Extract the data exactly, missing nothing.

start Information provided

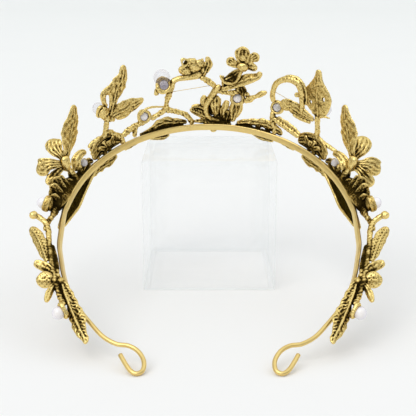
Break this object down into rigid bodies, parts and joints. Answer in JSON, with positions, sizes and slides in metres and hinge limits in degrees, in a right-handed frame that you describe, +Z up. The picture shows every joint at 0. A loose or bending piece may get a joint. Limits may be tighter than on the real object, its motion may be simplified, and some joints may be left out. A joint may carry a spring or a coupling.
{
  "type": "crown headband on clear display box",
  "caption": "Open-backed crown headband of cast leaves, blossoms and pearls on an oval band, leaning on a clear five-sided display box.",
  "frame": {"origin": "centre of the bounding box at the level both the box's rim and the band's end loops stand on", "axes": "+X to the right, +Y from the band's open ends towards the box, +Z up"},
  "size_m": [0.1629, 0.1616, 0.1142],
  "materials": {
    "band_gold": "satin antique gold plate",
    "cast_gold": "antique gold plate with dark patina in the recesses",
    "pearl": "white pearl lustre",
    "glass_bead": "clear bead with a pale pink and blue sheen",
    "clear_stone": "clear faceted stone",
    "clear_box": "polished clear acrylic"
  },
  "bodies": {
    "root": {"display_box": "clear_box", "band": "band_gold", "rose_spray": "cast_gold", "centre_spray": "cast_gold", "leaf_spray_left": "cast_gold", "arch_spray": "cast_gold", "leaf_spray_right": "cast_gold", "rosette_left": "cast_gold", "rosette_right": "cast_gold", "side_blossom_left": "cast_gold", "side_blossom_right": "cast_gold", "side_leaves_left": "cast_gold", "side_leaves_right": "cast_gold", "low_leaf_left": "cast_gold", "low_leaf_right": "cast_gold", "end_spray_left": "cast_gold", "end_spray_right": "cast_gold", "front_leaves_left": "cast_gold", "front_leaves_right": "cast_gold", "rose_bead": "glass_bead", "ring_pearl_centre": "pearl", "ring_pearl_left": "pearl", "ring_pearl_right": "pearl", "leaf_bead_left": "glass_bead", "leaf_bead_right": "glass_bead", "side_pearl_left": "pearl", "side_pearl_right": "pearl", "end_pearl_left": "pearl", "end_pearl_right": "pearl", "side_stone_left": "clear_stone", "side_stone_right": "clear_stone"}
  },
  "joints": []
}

end Information provided

• Full solution:
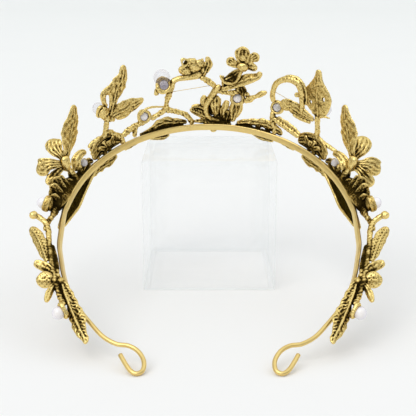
Break this object down into rigid bodies, parts and joints. Answer in JSON, with positions, sizes and slides in metres and hinge limits in degrees, in a right-handed frame that you describe, +Z up. The picture shows every joint at 0. A loose or bending piece may get a joint. Limits may be tighter than on the real object, its motion may be simplified, and some joints may be left out. A joint may carry a spring or a coupling.
{
  "type": "crown headband on clear display box",
  "caption": "Open-backed crown headband of cast leaves, blossoms and pearls on an oval band, leaning on a clear five-sided display box.",
  "frame": {"origin": "centre of the bounding box at the level both the box's rim and the band's end loops stand on", "axes": "+X to the right, +Y from the band's open ends towards the box, +Z up"},
  "size_m": [0.1629, 0.1616, 0.1142],
  "materials": {
    "band_gold": "satin antique gold plate",
    "cast_gold": "antique gold plate with dark patina in the recesses",
    "pearl": "white pearl lustre",
    "glass_bead": "clear bead with a pale pink and blue sheen",
    "clear_stone": "clear faceted stone",
    "clear_box": "polished clear acrylic"
  },
  "bodies": {
    "root": {"display_box": "clear_box", "band": "band_gold", "rose_spray": "cast_gold", "centre_spray": "cast_gold", "leaf_spray_left": "cast_gold", "arch_spray": "cast_gold", "leaf_spray_right": "cast_gold", "rosette_left": "cast_gold", "rosette_right": "cast_gold", "side_blossom_left": "cast_gold", "side_blossom_right": "cast_gold", "side_leaves_left": "cast_gold", "side_leaves_right": "cast_gold", "low_leaf_left": "cast_gold", "low_leaf_right": "cast_gold", "end_spray_left": "cast_gold", "end_spray_right": "cast_gold", "front_leaves_left": "cast_gold", "front_leaves_right": "cast_gold", "rose_bead": "glass_bead", "ring_pearl_centre": "pearl", "ring_pearl_left": "pearl", "ring_pearl_right": "pearl", "leaf_bead_left": "glass_bead", "leaf_bead_right": "glass_bead", "side_pearl_left": "pearl", "side_pearl_right": "pearl", "end_pearl_left": "pearl", "end_pearl_right": "pearl", "side_stone_left": "clear_stone", "side_stone_right": "clear_stone"}
  },
  "joints": []
}